Dr. Carlos Busso's work analyzed the limitations in solely detecting emotions from speech or facial recognition, and presented the benefits of using both modalities at the same time.
Dr. Carlos Busso, assistant professor of electrical engineering in the Erik Jonsson School of Engineering and Computer Science, is the inaugural recipient of a 10-Year Technical Impact Award given by the Association for Computing Machinery International Conference on Multimodal Interaction.
The award was given for Busso’s work on one of the first studies about audiovisual emotion recognition. The work analyzed the limitations in solely detecting emotions from speech or facial recognition, and discussed the benefits of using both modalities at the same time.
“We were not just combining the modalities to get better performance,” Busso said. “We looked at why you get better performance.”
The paper has been cited about 380 times, he said.
With a background in speech processing, Busso began his doctoral studies at the University of Southern California in 2004. He studied how other modalities can complement speech processing.
“I have always been interested in human communication,” Busso said. “Not only what we say, but how we say it — the subtle, nonverbal behaviors that we express to others make a big difference in what we are communicating.”
The five areas of an actress studied for facial recognition of emotions.
Take the emotions of happiness and anger. With speech processing alone, they can be easily confused — both emotions are characterized by behaviors such as shorter inter-word silence, higher pitch and dramatic increases of energy.
“We have a lot of trouble distinguishing between the two if you only listen to audio, but when you see a smile on the face, that makes the whole difference,” Busso said. “In our study, we demonstrated which emotions are likely to be confused using only one modality, and we fused them together and found that you get more accurate emotion classification.”
In the study, funded by the National Science Foundation and the U.S. Army, an actress read 258 sentences demonstrating four emotions: happiness, sadness, anger and a neutral state. They used a microphone to record audio, extracting features related with the fundamental frequency and intensity, and a motion capture system to record the facial motion data — capturing detailed facial muscle activity of the subjects as she expressed her emotions. The emotions were analyzed using audio and facial expression separately, and then a fusion of the two modalities.
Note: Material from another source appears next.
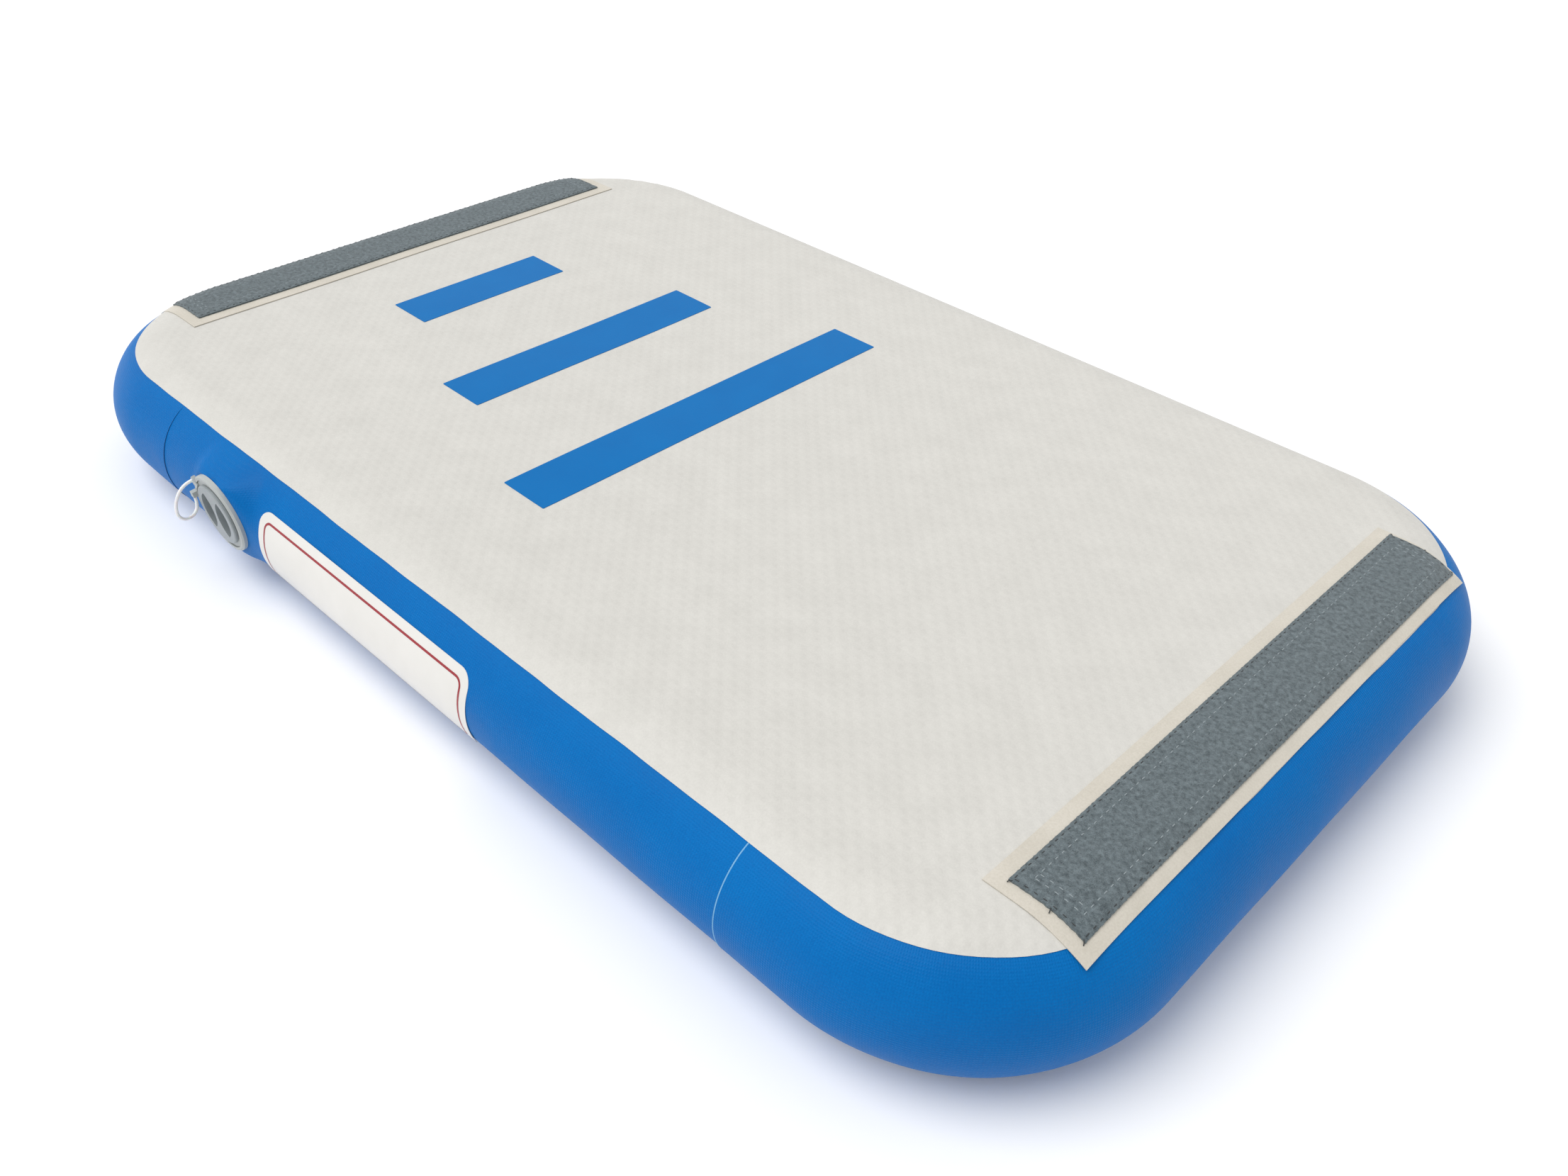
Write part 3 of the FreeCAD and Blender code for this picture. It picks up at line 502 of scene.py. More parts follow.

Some of the more interesting findings of the study included that the cheek area gives valuable information for emotion classification, and that eyebrows, which were widely used in facial expression recognition, give lower classification performance.
The researchers noted that the best fusion techniques depended on the application and that the modalities can also provide complementary information when one audio or facial expression is limited — such as if someone is wearing a beard, mustache or glasses, or when a sound signal is not reliable. Also, a pair of emotions that are confused in only one modality can be resolved using audiovisual fusion.
About 10 years ago, human computer interaction studies were limited to either speech or facial recognition, and applications were mostly limited to telemarketing — determining whether customers were satisfied with call agents, Busso said.
Today, applications for human computer interaction are on the rise and there is gaining interest in the field, as evidenced in recent years by the establishment of the Institute of Electrical and Electronics Engineers’ Transactions on Affective Computing, which is solely dedicated to understanding emotions from a computational perspective; a biannual conference on affective computing; and more sessions at speech processing conferences on emotions.
Future applications of the work could include medical practitioners using human computer interaction with patients suffering from depression or Parkinson’s disease to better assess whether therapies are helping improve mood and certain behaviors; with entertainment to track the reaction of video game players; and in security and defense to highlight potential threats in situations where threatening behaviors are displayed or people are highly emotional.
Busso became the inaugural recipient of the award in late 2014. As the inaugural recipient, the paper was chosen from all other 10-year old papers submitted to the International Conference on Multimodal Interaction (ICMI).
“It wasn’t until a couple of years ago that a co-author mentioned to me that our paper was ICMI’s most-cited at that time,” Busso said. “It is nice to be recognized, but I am more proud of the influence the paper has had in the area over 10 years, and is still having today.”